Determining the number of factors in a multivariate error correction–volatility factor model
Abstract
Summary In order to describe the co-movements in both conditional mean and conditional variance of high dimensional non-stationary time series by dimension reduction, we introduce the conditional heteroscedasticity with factor structure to the error correction model (ECM). The new model is called the error correction–volatility factor model (EC–VF). Some specification and estimation approaches are developed. In particular, the determination of the number of factors is discussed. Our setting is general in the sense that we impose neither i.i.d. assumption on idiosyncratic components in the factor structure nor independence between factors and idiosyncratic errors. We illustrate the proposed approach with a Monte Carlo simulation and a real data example.
1. INTRODUCTION
The concept of co-integration (Granger, 1981, Granger and Weiss, 1983, and Engle and Granger, 1987) has been successfully applied to modelling multivariate non-stationary time series. The literature on co-integration is extensive. The most frequently used representations for a cointegrated system are the ECM of Engle and Granger (1987), the common trends form of Stock and Watson (1998) and the triangular model of Phillips (1991). The error correction model has been applied in various practical problems, such as determining exchange rates, capturing the relationship between expenditure and income, modelling and forecasting inflation, etc. From the equilibrium point of view, the term ‘error correction’ reflects the correction on the long-run relationship by the short-run dynamics.
However, the ECM ignores the characteristics of time-varying volatility, which plays an important role in various financial areas such as portfolio selection, option evaluation and risk management. Kroner and Sultan (1993) argued that the neglect of either co-integration or time-varying volatility would affect the hedging performance of existing models in the literature for the futures market. Similar conclusion has been given by Ghost (1993) and Lien (1996) through empirical calculation and theoretical analysis, respectively. Therefore, the traditional ECM needs to be generalized to have conditional heteroscedasticity for capturing both co-integration and time-varying volatility.
Univariate volatility models have been extended to multivariate cases. Extensions of the generalized autoregressive heteroscedastic (GARCH) model (Bollerslev, 1986) include, e.g. vectorized GARCH (VEC-GARCH) model of Bollerslev et al. (1988), the BEKK model of Engle and Kroner (1995), a dynamic conditional correlation (DCC) model of Engle (2002) and Engle and Sheppard (2001), a generalized orthogonal GARCH model of van der Weide (2002); see a survey of multivariate GARCH models by Bauwens et al. (2006).1 These models assume that a vector transformation of the covariance matrix can be written as a linear combination of its lagged values and the innovations. Andersen et al. (1999) showed that these models perform well relatively to competing alternatives. But the curse of dimensionality becomes a major obstacle in application. A useful approach to simplifying the dynamic structure of a multivariate volatility process is to use factor models. As is well known, factor models have been used for performance evaluation and risk measurement in finance. Moreover, it is now widely accepted that the financial volatilities move together over time across assets and markets (Anderson et al., 2006). These make it reasonable that we impose a factor structure on the residual term of a multivariate error correction model. In this sense, an error correction–volatility factor (EC–VF) model can capture the features of co-movements in both conditional mean (co-integration) and conditional variance (volatility factors) of a high dimensional time series.
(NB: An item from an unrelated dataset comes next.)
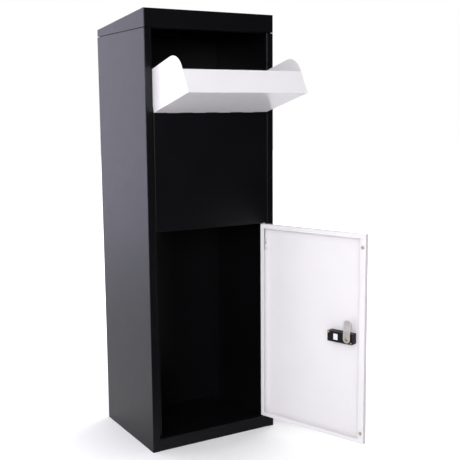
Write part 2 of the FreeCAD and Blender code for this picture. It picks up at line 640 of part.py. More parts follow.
def lock_bezel():
    """Moulded front plate of the lock, with one slot for each dial."""
    bezel = Piece("lock_bezel")
    face = f"({FRONT} - bezel)"
    low_x, high_x = f"({CASE_LOW_X} - bezel_margin)", f"({CASE_HIGH_X} + bezel_margin)"
    low_z = "(lock_height - case_high / 2 - bezel_margin)"
    high_z = "(lock_height + case_high / 2 + bezel_margin)"
    bezel.pad("XZ", face, FRONT, rectangle(low_x, low_z, high_x, high_z))
    slots = []
    for centre in dial_centres():
        slots.append(rectangle(f"{centre} - dial_wide / 2 - fit", "lock_height - window_high / 2",
                               f"{centre} + dial_wide / 2 + fit", "lock_height + window_high / 2"))
    bezel.cut("XZ", face, FRONT, *slots)
    bezel.cut("XZ", face, FRONT, circles=[(CORE_X, "lock_height", "core + core_play")])
    bezel.cut("XZ", f"{FRONT} - 3", FRONT, circles=[(x, z, "screw") for x, z in screw_spots()])
    corners = [(x, z) for x in (low_x, high_x) for z in (low_z, high_z)]
    bezel.bend(bezel.edges_at("XZ", corners), "bezel_round")
    rim = [f"Edge{number}" for number, edge in enumerate(bezel.body.Shape.Edges, 1)
           if on_outer_rim(edge, value(face), value(low_x), value(high_x), value(low_z), value(high_z))]
    bezel.bend(rim, "1")


def on_outer_rim(edge, level, low_x, high_x, low_z, high_z):
    """Whether an edge lies in a front face and on that face's outer outline."""
    bounds = edge.BoundBox
    if abs(bounds.YMin - level) > SLACK or abs(bounds.YMax - level) > SLACK:
        return False
    reach = min(bounds.XMin - low_x, high_x - bounds.XMax, bounds.ZMin - low_z, high_z - bounds.ZMax)
    return abs(reach) < SLACK


def dial_centres():
    """Places of the dials along the lock."""
    return [f"({CORE_X} + dial_from_core + {n} * dial_pitch)" for n in range(SIZES["dials"])]


def axle_ends():
    """Levels between which the dials' axle runs."""
    return f"({dial_window()[0]} - axle_end)", f"({dial_window()[2]} + axle_end)"


def lock_dials():
    """Number wheels on one axle."""
    for n, centre in enumerate(dial_centres(), 1):
        start = f"{centre} - dial_wide / 2"
        wheel = rod(start, DIAL_Y, "lock_height", "dial", "dial_wide", "x")
        bore = rod(start, DIAL_Y, "lock_height", "axle + dial_play", "dial_wide", "x")
        node(f"lock_dial_{n}", drill(wheel, bore))
    start, end = axle_ends()
    node("lock_dial_axle", rod(start, DIAL_Y, "lock_height", "axle", f"{end} - {start}", "x"))


def lock_core():
    """Turning core, its outside knob, the inside cam and the cam's screw."""
    cam_face = f"({CASE_BACK} + cam_gap)"
    start = f"({FRONT} - bezel - knob_disc)"
    barrel = rod(CORE_X, start, "lock_height", "core", f"{cam_face} - {start}", "y")
    tang = box(f"{CORE_X} - square / 2", cam_face, "lock_height - square / 2",
               f"{CORE_X} + square / 2", f"{cam_face} + cam_thick", "lock_height + square / 2")
    core = fuse(barrel, tang)
    bolt_start = f"{cam_face} - bolt_deep"
    thread = rod(CORE_X, bolt_start, "lock_height", "bolt", "cam_thick + bolt_deep", "y")
    node("lock_spindle", drill(core, thread))
    bolt = rod(CORE_X, bolt_start, "lock_height", "bolt", "cam_thick + bolt_deep + fit", "y")
    head = taper(CORE_X, f"{cam_face} + cam_thick", "lock_height", "bolt_head", "bolt_head - 1",
                 "bolt_head - 1.8", "y")
    node("cam_screw", fuse(bolt, head))
    lock_knob()
    lock_cam(cam_face)


def lock_knob():
    """Outside knob with a raised grip bar, seated on the core."""
    knob = Piece("lock_knob")
    base = f"({FRONT} - bezel - fit)"
    disc = f"({base} - knob_disc)"
    front = f"({base} - knob_deep)"
    knob.pad("XZ", disc, base, circles=[(CORE_X, "lock_height", "knob")])
    knob.pad("XZ", front, disc, rectangle(f"{CORE_X} - grip / 2", "lock_height - knob + 1",
                                          f"{CORE_X} + grip / 2", "lock_height + knob - 1"))
    knob.cut("XZ", f"{FRONT} - bezel - knob_disc", base, circles=[(CORE_X, "lock_height", "core")])
    grip_corners = [(f"{CORE_X} + {i} * grip / 2", f"lock_height + {j} * (knob - 1)")
                    for i in (-1, 1) for j in (-1, 1)]
    knob.bend(knob.edges_at("XZ", grip_corners), "2.5")


def lock_cam(face):
    """Cranked locking cam: it stands up when unlocked and turns behind the jamb's stop lip."""
    cam = Piece("lock_cam")
    near, far = "(lock_height + crank_start)", "(lock_height + crank_start + crank_run)"
    tip = "(lock_height + cam_reach)"
    foot = "(lock_height - cam_wide / 2)"
    back = f"({face} + cam_thick)"
    side_view = [(face, foot), (back, foot), (back, near), (f"{back} - crank_drop", far),
                 (f"{back} - crank_drop", tip), (f"{face} - crank_drop", tip),
                 (f"{face} - crank_drop", far), (face, near)]
    low, high = f"{CORE_X} - cam_wide / 2", f"{CORE_X} + cam_wide / 2"
    cam.pad("YZ", low, high, side_view)
    cam.cut("XZ", face, back, rectangle(f"{CORE_X} - square / 2", "lock_height - square / 2",
                                        f"{CORE_X} + square / 2", "lock_height + square / 2"))
    cam.bend(cam.edges_at("XZ", [(low, foot), (high, foot)]), "cam_wide / 2 - 0.2")
    cam.bend(cam.edges_at("XZ", [(low, tip), (high, tip)]), "cam_round")


def lock_trim():
    """Blank label and the two case screws."""
    label_x = f"({CASE_HIGH_X} - label_inset)"
    node("lock_label", box(label_x, CASE_BACK, "lock_height - label_high / 2",
                           f"{label_x} + label_wide", f"{CASE_BACK} + label_thick",
                           "lock_height + label_high / 2"))
    screws = []
    for x, z in screw_spots():
        shank = rod(x, f"{FRONT} - 3", z, "screw", "3 + sheet + case_deep", "y")
        head = taper(x, CASE_BACK, z, "screw_head", "screw_head - 0.8", "1.8", "y")
        screws.append(fuse(shank, head))
    node("lock_case_screws", *screws)


# ---------------------------------------------------------------------------------- assembly

def build():
    side_panel("left_side_panel", -1)
    side_panel("right_side_panel", 1)
    base_pan()
    back_panel()
    middle_panel()
    panel_rivets()
    roof_cap()
    roof_ring()
    roof_screws()
    hopper_stop_pads()
    piano_hinge()
    hopper_flap()
    hopper_cheek("hopper_left_cheek", -1)
    hopper_cheek("hopper_right_cheek", 1)
    door_panel()
    hinge_bracket()
    hinge_pins()
    door_bumpers()
    lock_case()
    lock_bezel()
    lock_dials()
    lock_core()
    lock_trim()


ON_HOPPER = ("hopper_flap", "hopper_left_cheek", "hopper_right_cheek", "hopper_hinge_moving_leaf")
ON_DOOR = ("door_", "upper_", "lock_", "cam_")


def open_up():
    """Swing the hopper out about its hinge wire and the door about its pins."""
    swing([n for n in nodes if n.Label in ON_HOPPER], "0", AXIS_Y, "axis_height",
          FreeCAD.Vector(1, 0, 0), "hopper_open")
    swing([n for n in nodes if n.Label.startswith(ON_DOOR)], PIN_X, PIN_Y, "0",
          FreeCAD.Vector(0, 0, 1), "door_open")
    doc.recompute()


def check():
    """Stop if any object failed to compute or any sub-part is not a valid solid."""
    for item in doc.Objects:
        if {"Invalid", "Error"} & set(item.State):
            raise RuntimeError(f"{item.Name} did not compute: {item.State}")
    for item in nodes:
        if item.Shape.isNull() or not item.Shape.isValid() or not item.Shape.Solids:
            raise RuntimeError(f"{item.Label} is not a valid solid")


def write():
    os.makedirs("parts", exist_ok=True)
    for item in nodes:
        item.Shape.exportStep(f"parts/{item.Label}.step")
        print(f"{item.Label:28s} solids {len(item.Shape.Solids)}  {item.Shape.Volume:12.1f} mm3")


build()
open_up()
check()
write()
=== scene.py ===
import json
import math

import bmesh
import bpy
from mathutils import Matrix, Vector

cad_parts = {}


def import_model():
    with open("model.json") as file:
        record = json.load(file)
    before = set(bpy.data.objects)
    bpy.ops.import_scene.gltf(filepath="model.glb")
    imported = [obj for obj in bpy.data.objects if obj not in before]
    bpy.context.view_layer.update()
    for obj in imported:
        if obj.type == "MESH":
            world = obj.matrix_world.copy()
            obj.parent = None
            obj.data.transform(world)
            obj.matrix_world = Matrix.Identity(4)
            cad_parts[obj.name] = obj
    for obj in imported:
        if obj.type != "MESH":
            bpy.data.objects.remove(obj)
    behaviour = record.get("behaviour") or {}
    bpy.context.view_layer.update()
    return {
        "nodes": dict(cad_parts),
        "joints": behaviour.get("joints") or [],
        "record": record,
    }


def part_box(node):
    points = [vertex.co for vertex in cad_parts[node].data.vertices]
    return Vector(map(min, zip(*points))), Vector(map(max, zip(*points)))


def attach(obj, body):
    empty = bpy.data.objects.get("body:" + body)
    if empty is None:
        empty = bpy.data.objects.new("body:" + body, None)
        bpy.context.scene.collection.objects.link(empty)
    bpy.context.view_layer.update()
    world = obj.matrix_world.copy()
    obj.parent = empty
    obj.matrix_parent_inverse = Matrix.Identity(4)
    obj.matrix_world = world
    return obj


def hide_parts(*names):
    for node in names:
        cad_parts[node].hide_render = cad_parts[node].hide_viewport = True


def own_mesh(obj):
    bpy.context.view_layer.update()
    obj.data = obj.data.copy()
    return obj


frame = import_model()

# The looks of a parcel drop box, in metres and in the row frame: +Z up, front towards -Y.
# Pieces on the door are drawn as if it was shut, and then swung open with it.

NODES = frame["nodes"]
JOINTS = {joint["name"]: joint for joint in frame["joints"]}
BODY_OF = {node: body for body, members in frame["record"]["behaviour"]["bodies"].items()
           for node in members}
SLOT_OF = {part["node"]: part["material_slot"] for part in frame["record"]["subparts"]}
MM = 0.001


def door_swing():
    """The matrix that takes a point from its place with the door shut to its place at rest."""
    joint = JOINTS["door_hinge"]
    pivot = Vector(joint["pos_m"])
    shut = math.radians(joint["range_deg"][0])
    return (Matrix.Translation(pivot) @ Matrix.Rotation(-shut, 4, Vector(joint["axis"]))
            @ Matrix.Translation(-pivot))


IN_PLACE = Matrix.Identity(4)
DOOR = door_swing()


# ---------------------------------------------------------------------------------- materials

def add_node(tree, kind, inputs=(), **settings):
    """A node with its settings made and its inputs filled from numbers or other sockets."""
    node = tree.nodes.new(kind)
    for name, value in settings.items():
        setattr(node, name, value)
    for socket, value in dict(inputs).items():
        if isinstance(value, bpy.types.NodeSocket):
            tree.links.new(value, node.inputs[socket])
        else:
            node.inputs[socket].default_value = value
    return node


def mixed(tree, factor, first, second):
    """One shader or another, by a factor from 0 to 1."""
    return add_node(tree, "ShaderNodeMixShader", {"Fac": factor, 1: first, 2: second}).outputs["Shader"]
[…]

The contribution of this paper is to estimate the EC–VF model. The set of parameters is divided into three subsets: structural parameter set including lag order and all autoregressive coefficient vector and matrices, co-integration parameter set including the co-integration vectors and the rank, and factor parameter set including the factor loading matrix and the number of factors. We conduct a two-step procedure to estimate relevant parameters. First, assuming that the structural and co-integration parameters are known, we give the estimation of factor loading matrix in the volatility factor model, and then give a method to determine the number of factors consistently. Our model specification and estimation approaches are general, because we impose neither i.i.d. assumption on the idiosyncratic components in the factor structure nor independence between factors and idiosyncratic errors. In contrast to the innovation expansion method in Pan and Yao (2008) and Pan et al. (2007), where they can not prove that their algorithm for the number of factors is consistent, our method in this paper is based on a penalized goodness-of-fit criterion. We prove our estimator of the number of factors is consistent. Secondly, the structural and co-integration parameters will be consistently estimated without knowing the true factor structure. The main distinction between Bai and Ng (2002) and this paper is that their factor model concerned the unconditional mean of economic variables while our factor structure is imposed on the conditional variance to reduce the dimension of volatilities.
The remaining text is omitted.